▸ What is being asked
All of the records below should be output exactly.

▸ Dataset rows
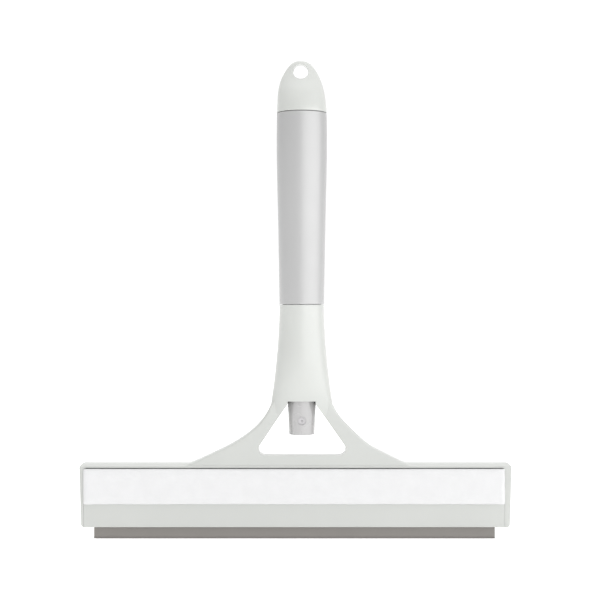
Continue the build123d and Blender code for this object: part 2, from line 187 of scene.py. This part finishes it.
EDGE_RADIUS = 0.3 * MM      # moulded edges
PAINTED_SHADE_FADE = (68, 90)        # heights between which the painted shade on the flat faces gives way to the round neck
PAINTED_HIGHLIGHT_LEAN = (0.2, 0.6)      # a bevel leans more than this and gets the painted highlight, an upright face less and gets the painted shade
PAINTED_CATCH_LIGHT = 1.05          # what a bevel's tone gains by the painted highlight
PAINTED_EDGE_SHADE_FADE = (0.4, 1.2)    # heights between which the painted shade on the blade's edge gives way to its side


def moulded_plastic(name, colour, roughness=0.34, grain=0.012, specular=0.7, coat=0.35, painted_flat_shade=1.0):
    """Satin moulded plastic: fine spark-eroded grain, slow flow marks, softly rounded edges.

    Painted shade: the flat upright faces near the head are darkened by the last factor, fading out up the
    round neck; leaning faces get a painted highlight.
    """
    material, tree, shader = new_material(name)
    vector = object_coords(tree)
    shade = spread(tree, noise(tree, vector, PLASTIC_FLOW, 4), 0.97, 1)
    # Painted shade on the flat upright faces below the neck, and a painted highlight on leaning faces and
    # bevels.
    if painted_flat_shade < 1:
        upper = by_height(tree, *PAINTED_SHADE_FADE, painted_flat_shade, 1)
        # Painted highlight where a face leans, up or down, as bevels do.
        painted_lean_highlight = by_tilt(tree, *PAINTED_HIGHLIGHT_LEAN, painted_flat_shade, PAINTED_CATCH_LIGHT)
        shade = combine(tree, "MULTIPLY", shade, combine(tree, "MAXIMUM", upper, painted_lean_highlight))
    tree.links.new(toned(tree, colour, shade), shader.inputs["Base Color"])
    rough = spread(tree, noise(tree, vector, PLASTIC_GLOSS, 5), roughness - 0.04, roughness + 0.04)
    tree.links.new(rough, shader.inputs["Roughness"])
    edges = soft_edges(tree, EDGE_RADIUS)
    pitted = bump(tree, noise(tree, vector, PLASTIC_GRAIN, 2), grain * MM, 1.0, edges)
    tree.links.new(pitted, shader.inputs["Normal"])
    tree.links.new(edges, shader.inputs["Coat Normal"])
    shader.inputs["Specular IOR Level"].default_value = specular
    shader.inputs["Coat Weight"].default_value = coat
    shader.inputs["Coat Roughness"].default_value = 0.3
    return material


def soft_rubber(name, colour, roughness=0.5, grain=0.02, specular=0.5, coat=0.0, edge=1.0):
    """Soft-touch rubber: bead-blasted grain and slow shade changes, with a satin skin where coat is above 0.

    The lowest millimetre, which wipes the glass, gets painted shade, darker by the factor edge.
    """
    material, tree, shader = new_material(name)
    vector = object_coords(tree)
    shade = spread(tree, noise(tree, vector, RUBBER_FLOW, 5), 0.96, 1)
    # Painted shade along the lowest millimetre of the blade.
    if edge < 1:
        shade = combine(tree, "MULTIPLY", shade, by_height(tree, *PAINTED_EDGE_SHADE_FADE, edge, 1))
    tree.links.new(toned(tree, colour, shade), shader.inputs["Base Color"])
    rough = spread(tree, noise(tree, vector, RUBBER_GLOSS, 4), roughness - 0.05, roughness + 0.05)
    tree.links.new(rough, shader.inputs["Roughness"])
    tree.links.new(bump(tree, noise(tree, vector, RUBBER_GRAIN, 2), grain * MM), shader.inputs["Normal"])
    shader.inputs["Specular IOR Level"].default_value = specular
    shader.inputs["Coat Weight"].default_value = coat
    shader.inputs["Coat IOR"].default_value = 2.35
    shader.inputs["Coat Roughness"].default_value = 0.42
    return material


def metal(name, colour, roughness, stretch=(1, 1, 1)):
    """Drawn or extruded metal: brushed along its length, with faint tarnish."""
    material, tree, shader = new_material(name)
    shader.inputs["Metallic"].default_value = 1.0
    lines = noise(tree, object_coords(tree, stretch), METAL_LINES, 6)
    stain = noise(tree, object_coords(tree), METAL_STAIN, 5)
    darker = tuple(c * 0.8 for c in colour)
    tinted = mix_colour(tree, remap(tree, stain, 0.4, 0.75, 0, 1), colour, darker)
    tree.links.new(tinted, shader.inputs["Base Color"])
    tree.links.new(spread(tree, lines, roughness - 0.08, roughness + 0.1), shader.inputs["Roughness"])
    tree.links.new(bump(tree, lines, 0.01 * MM), shader.inputs["Normal"])
    return material


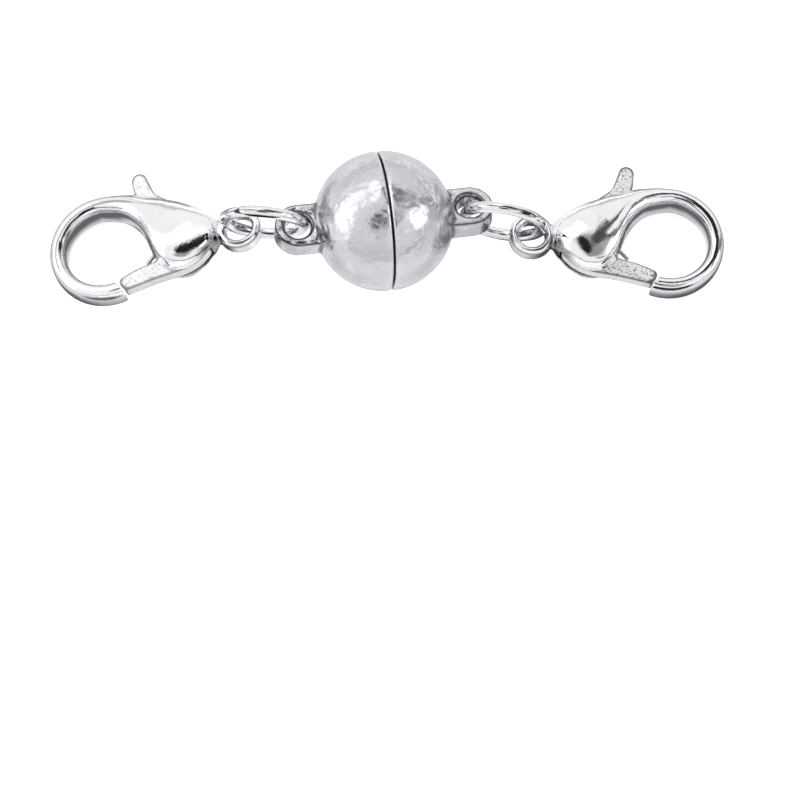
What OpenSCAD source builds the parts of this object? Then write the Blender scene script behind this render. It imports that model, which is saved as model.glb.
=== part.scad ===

▸ Written answer
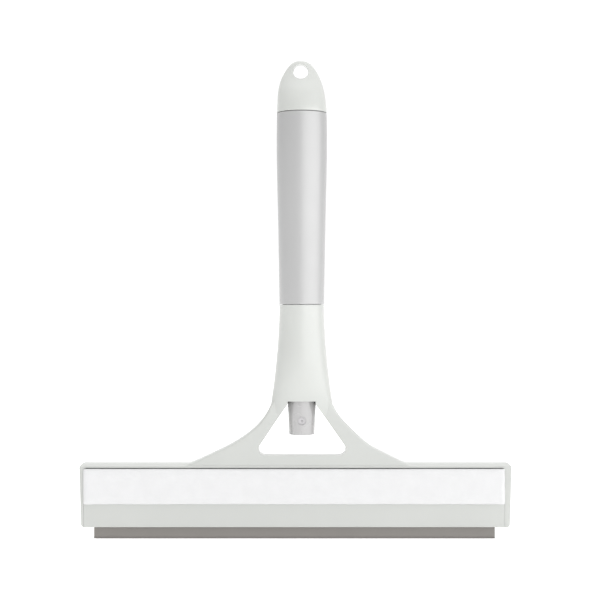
Continue the build123d and Blender code for this object: part 2, from line 187 of scene.py. This part finishes it.
EDGE_RADIUS = 0.3 * MM      # moulded edges
PAINTED_SHADE_FADE = (68, 90)        # heights between which the painted shade on the flat faces gives way to the round neck
PAINTED_HIGHLIGHT_LEAN = (0.2, 0.6)      # a bevel leans more than this and gets the painted highlight, an upright face less and gets the painted shade
PAINTED_CATCH_LIGHT = 1.05          # what a bevel's tone gains by the painted highlight
PAINTED_EDGE_SHADE_FADE = (0.4, 1.2)    # heights between which the painted shade on the blade's edge gives way to its side


def moulded_plastic(name, colour, roughness=0.34, grain=0.012, specular=0.7, coat=0.35, painted_flat_shade=1.0):
    """Satin moulded plastic: fine spark-eroded grain, slow flow marks, softly rounded edges.

    Painted shade: the flat upright faces near the head are darkened by the last factor, fading out up the
    round neck; leaning faces get a painted highlight.
    """
    material, tree, shader = new_material(name)
    vector = object_coords(tree)
    shade = spread(tree, noise(tree, vector, PLASTIC_FLOW, 4), 0.97, 1)
    # Painted shade on the flat upright faces below the neck, and a painted highlight on leaning faces and
    # bevels.
    if painted_flat_shade < 1:
        upper = by_height(tree, *PAINTED_SHADE_FADE, painted_flat_shade, 1)
        # Painted highlight where a face leans, up or down, as bevels do.
        painted_lean_highlight = by_tilt(tree, *PAINTED_HIGHLIGHT_LEAN, painted_flat_shade, PAINTED_CATCH_LIGHT)
        shade = combine(tree, "MULTIPLY", shade, combine(tree, "MAXIMUM", upper, painted_lean_highlight))
    tree.links.new(toned(tree, colour, shade), shader.inputs["Base Color"])
    rough = spread(tree, noise(tree, vector, PLASTIC_GLOSS, 5), roughness - 0.04, roughness + 0.04)
    tree.links.new(rough, shader.inputs["Roughness"])
    edges = soft_edges(tree, EDGE_RADIUS)
    pitted = bump(tree, noise(tree, vector, PLASTIC_GRAIN, 2), grain * MM, 1.0, edges)
    tree.links.new(pitted, shader.inputs["Normal"])
    tree.links.new(edges, shader.inputs["Coat Normal"])
    shader.inputs["Specular IOR Level"].default_value = specular
    shader.inputs["Coat Weight"].default_value = coat
    shader.inputs["Coat Roughness"].default_value = 0.3
    return material


def soft_rubber(name, colour, roughness=0.5, grain=0.02, specular=0.5, coat=0.0, edge=1.0):
    """Soft-touch rubber: bead-blasted grain and slow shade changes, with a satin skin where coat is above 0.

    The lowest millimetre, which wipes the glass, gets painted shade, darker by the factor edge.
    """
    material, tree, shader = new_material(name)
    vector = object_coords(tree)
    shade = spread(tree, noise(tree, vector, RUBBER_FLOW, 5), 0.96, 1)
    # Painted shade along the lowest millimetre of the blade.
    if edge < 1:
        shade = combine(tree, "MULTIPLY", shade, by_height(tree, *PAINTED_EDGE_SHADE_FADE, edge, 1))
    tree.links.new(toned(tree, colour, shade), shader.inputs["Base Color"])
    rough = spread(tree, noise(tree, vector, RUBBER_GLOSS, 4), roughness - 0.05, roughness + 0.05)
    tree.links.new(rough, shader.inputs["Roughness"])
    tree.links.new(bump(tree, noise(tree, vector, RUBBER_GRAIN, 2), grain * MM), shader.inputs["Normal"])
    shader.inputs["Specular IOR Level"].default_value = specular
    shader.inputs["Coat Weight"].default_value = coat
    shader.inputs["Coat IOR"].default_value = 2.35
    shader.inputs["Coat Roughness"].default_value = 0.42
    return material


def metal(name, colour, roughness, stretch=(1, 1, 1)):
    """Drawn or extruded metal: brushed along its length, with faint tarnish."""
    material, tree, shader = new_material(name)
    shader.inputs["Metallic"].default_value = 1.0
    lines = noise(tree, object_coords(tree, stretch), METAL_LINES, 6)
    stain = noise(tree, object_coords(tree), METAL_STAIN, 5)
    darker = tuple(c * 0.8 for c in colour)
    tinted = mix_colour(tree, remap(tree, stain, 0.4, 0.75, 0, 1), colour, darker)
    tree.links.new(tinted, shader.inputs["Base Color"])
    tree.links.new(spread(tree, lines, roughness - 0.08, roughness + 0.1), shader.inputs["Roughness"])
    tree.links.new(bump(tree, lines, 0.01 * MM), shader.inputs["Normal"])
    return material


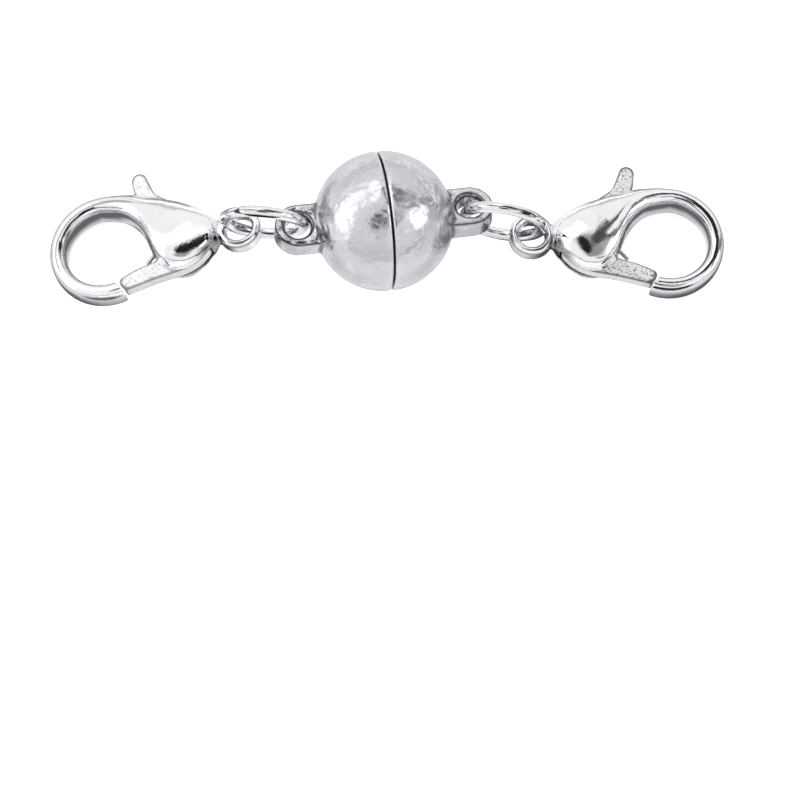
What OpenSCAD source builds the parts of this object? Then write the Blender scene script behind this render. It imports that model, which is saved as model.glb.
=== part.scad ===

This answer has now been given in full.